- [Task prompt]: Search the listing below for the string "from" and show each line that contains it.

- [Input material]:
■ ■ ■ ■
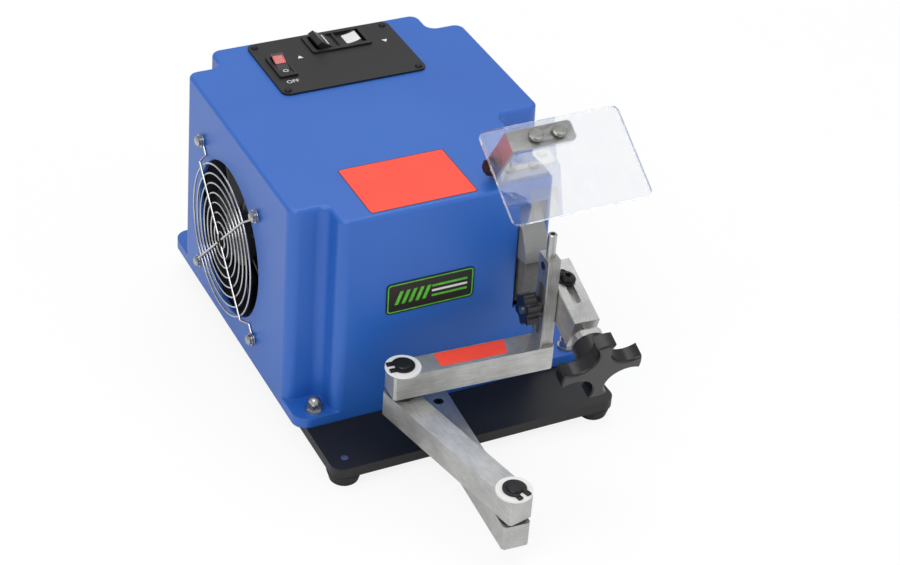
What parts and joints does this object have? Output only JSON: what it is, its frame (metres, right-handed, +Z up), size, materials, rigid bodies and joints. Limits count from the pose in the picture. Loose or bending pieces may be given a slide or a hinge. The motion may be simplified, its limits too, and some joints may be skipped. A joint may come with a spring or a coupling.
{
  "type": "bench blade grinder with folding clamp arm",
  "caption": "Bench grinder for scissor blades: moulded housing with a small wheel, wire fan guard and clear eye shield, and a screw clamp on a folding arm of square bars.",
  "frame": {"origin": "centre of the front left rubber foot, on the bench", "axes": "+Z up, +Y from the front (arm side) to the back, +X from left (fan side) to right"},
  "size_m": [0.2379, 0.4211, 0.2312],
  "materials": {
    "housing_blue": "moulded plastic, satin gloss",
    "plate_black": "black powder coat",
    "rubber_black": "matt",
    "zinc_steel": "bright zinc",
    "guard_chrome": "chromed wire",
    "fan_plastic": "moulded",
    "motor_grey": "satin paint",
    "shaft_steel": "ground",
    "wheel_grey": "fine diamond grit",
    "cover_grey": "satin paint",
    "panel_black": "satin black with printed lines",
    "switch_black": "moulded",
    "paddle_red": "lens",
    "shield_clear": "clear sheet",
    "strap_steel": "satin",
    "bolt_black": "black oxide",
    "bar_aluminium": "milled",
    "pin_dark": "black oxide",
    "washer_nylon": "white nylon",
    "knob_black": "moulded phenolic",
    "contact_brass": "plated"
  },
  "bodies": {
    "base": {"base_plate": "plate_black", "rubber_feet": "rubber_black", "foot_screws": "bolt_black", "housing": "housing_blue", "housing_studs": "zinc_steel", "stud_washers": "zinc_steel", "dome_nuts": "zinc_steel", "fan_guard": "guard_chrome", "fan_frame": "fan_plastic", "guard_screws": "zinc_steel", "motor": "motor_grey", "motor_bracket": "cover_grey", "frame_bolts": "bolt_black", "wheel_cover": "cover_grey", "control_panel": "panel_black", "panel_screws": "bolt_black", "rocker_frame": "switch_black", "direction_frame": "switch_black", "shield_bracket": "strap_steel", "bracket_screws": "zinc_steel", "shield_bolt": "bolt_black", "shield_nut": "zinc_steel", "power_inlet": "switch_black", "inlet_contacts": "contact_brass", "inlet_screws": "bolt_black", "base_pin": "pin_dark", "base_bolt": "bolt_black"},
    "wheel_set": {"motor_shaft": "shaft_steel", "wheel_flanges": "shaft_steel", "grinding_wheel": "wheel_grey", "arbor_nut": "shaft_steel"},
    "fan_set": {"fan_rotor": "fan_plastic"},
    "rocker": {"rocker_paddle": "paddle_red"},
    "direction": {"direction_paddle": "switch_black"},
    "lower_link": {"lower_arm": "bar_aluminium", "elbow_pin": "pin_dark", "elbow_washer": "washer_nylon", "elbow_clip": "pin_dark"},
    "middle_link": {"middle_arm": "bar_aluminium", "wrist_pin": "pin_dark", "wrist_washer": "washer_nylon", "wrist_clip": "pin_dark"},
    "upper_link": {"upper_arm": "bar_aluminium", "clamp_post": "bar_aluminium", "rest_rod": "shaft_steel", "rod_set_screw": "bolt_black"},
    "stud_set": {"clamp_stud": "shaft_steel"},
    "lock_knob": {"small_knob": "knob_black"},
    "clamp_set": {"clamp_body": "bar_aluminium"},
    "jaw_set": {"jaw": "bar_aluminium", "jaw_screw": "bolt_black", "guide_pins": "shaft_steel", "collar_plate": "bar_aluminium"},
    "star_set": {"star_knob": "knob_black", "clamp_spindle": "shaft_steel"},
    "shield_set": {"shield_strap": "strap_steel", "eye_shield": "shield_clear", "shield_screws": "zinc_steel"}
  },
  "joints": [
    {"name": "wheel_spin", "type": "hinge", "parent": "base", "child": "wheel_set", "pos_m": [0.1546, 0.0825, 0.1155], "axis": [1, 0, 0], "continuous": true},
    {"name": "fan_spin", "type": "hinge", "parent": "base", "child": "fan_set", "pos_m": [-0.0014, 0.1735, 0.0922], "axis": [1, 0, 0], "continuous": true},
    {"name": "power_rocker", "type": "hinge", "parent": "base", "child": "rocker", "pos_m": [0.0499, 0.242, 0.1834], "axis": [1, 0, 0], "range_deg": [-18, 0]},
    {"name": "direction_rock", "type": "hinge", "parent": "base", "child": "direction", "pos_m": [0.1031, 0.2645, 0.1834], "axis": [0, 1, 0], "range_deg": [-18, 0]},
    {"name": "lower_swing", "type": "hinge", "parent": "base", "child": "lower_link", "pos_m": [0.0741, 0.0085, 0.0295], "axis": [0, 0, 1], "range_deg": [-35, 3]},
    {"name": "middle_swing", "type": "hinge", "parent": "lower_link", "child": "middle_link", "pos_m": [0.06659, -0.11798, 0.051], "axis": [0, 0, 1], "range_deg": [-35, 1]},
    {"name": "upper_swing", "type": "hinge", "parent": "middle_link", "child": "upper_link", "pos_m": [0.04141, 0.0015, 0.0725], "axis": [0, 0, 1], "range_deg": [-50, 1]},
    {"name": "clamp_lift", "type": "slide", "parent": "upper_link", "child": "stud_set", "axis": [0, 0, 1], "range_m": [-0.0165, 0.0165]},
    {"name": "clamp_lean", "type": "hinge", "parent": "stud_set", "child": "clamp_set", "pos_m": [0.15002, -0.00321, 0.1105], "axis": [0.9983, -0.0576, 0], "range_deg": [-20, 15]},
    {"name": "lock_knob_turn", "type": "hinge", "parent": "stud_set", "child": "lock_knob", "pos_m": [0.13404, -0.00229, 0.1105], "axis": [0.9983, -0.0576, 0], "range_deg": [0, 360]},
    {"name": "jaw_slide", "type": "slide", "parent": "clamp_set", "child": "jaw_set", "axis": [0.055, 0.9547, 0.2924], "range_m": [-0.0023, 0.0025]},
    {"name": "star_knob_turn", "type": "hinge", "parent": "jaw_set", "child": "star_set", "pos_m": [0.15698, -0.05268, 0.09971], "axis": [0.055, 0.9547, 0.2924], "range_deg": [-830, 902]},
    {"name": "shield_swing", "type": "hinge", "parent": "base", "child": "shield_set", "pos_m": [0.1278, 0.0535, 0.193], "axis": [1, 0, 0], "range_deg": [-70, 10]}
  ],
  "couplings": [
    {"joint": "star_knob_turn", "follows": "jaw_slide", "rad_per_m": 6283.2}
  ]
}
■ ■ ■ ■
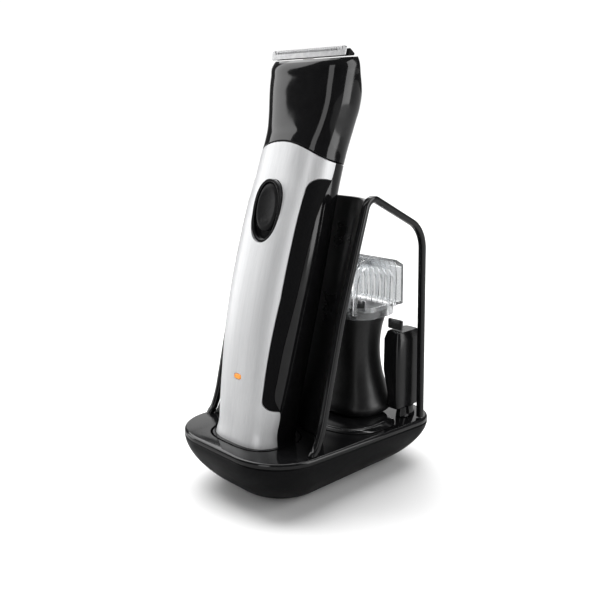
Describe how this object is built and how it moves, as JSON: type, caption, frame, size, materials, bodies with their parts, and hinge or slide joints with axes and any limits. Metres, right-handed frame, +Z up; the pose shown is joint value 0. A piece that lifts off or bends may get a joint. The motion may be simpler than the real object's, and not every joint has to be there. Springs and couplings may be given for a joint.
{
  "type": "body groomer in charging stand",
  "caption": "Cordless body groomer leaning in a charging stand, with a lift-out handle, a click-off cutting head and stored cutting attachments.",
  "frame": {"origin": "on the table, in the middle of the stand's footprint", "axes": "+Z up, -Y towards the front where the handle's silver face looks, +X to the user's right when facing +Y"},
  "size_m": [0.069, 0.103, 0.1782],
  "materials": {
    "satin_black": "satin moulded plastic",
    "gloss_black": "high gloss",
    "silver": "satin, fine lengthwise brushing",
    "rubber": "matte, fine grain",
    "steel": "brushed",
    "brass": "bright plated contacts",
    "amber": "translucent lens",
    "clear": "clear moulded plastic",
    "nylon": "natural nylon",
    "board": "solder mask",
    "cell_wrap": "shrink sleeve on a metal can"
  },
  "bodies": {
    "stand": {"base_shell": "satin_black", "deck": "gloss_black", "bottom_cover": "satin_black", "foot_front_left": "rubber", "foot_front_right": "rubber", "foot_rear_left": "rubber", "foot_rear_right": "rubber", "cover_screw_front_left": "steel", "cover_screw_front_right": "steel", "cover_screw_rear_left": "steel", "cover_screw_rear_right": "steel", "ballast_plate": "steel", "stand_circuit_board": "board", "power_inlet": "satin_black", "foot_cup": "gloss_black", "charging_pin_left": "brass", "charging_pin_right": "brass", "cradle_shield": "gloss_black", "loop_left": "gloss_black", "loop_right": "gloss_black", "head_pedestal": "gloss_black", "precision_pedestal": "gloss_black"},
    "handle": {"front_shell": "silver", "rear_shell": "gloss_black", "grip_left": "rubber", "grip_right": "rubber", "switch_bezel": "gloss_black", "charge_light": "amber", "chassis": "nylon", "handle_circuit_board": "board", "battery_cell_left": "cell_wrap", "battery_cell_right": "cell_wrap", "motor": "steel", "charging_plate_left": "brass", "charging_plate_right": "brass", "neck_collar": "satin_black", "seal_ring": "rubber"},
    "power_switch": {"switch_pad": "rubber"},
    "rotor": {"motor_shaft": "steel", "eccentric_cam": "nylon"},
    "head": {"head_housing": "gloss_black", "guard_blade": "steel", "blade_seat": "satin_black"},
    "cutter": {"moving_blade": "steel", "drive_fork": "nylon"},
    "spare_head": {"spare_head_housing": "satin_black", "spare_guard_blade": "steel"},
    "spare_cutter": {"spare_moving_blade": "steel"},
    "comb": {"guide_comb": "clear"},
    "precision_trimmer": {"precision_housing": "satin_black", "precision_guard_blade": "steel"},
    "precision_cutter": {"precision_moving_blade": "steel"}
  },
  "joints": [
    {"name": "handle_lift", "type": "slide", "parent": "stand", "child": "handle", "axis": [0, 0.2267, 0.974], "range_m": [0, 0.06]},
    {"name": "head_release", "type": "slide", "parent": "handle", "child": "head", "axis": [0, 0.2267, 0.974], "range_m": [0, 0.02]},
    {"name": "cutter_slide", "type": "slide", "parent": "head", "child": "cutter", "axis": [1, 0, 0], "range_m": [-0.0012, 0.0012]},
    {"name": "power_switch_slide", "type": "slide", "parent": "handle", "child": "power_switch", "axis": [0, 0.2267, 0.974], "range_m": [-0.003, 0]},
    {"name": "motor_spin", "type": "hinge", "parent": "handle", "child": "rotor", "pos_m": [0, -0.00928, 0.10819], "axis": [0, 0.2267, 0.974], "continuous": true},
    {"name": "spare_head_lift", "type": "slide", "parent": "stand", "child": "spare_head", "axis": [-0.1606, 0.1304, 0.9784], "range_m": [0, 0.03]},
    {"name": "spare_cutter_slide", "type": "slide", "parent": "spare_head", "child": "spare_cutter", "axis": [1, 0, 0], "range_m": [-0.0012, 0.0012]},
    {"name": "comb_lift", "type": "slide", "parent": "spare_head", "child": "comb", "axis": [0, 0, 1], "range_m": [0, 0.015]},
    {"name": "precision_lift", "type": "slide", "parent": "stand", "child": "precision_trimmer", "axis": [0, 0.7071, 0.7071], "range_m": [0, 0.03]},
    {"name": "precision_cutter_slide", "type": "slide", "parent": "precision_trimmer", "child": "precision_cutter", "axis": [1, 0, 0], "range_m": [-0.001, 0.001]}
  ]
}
■ ■ ■ ■
- [Full answer]:
What parts and joints does this object have? Output only JSON: what it is, its frame (metres, right-handed, +Z up), size, materials, rigid bodies and joints. Limits count from the pose in the picture. Loose or bending pieces may be given a slide or a hinge. The motion may be simplified, its limits too, and some joints may be skipped. A joint may come with a spring or a coupling.
  "frame": {"origin": "centre of the front left rubber foot, on the bench", "axes": "+Z up, +Y from the front (arm side) to the back, +X from left (fan side) to right"},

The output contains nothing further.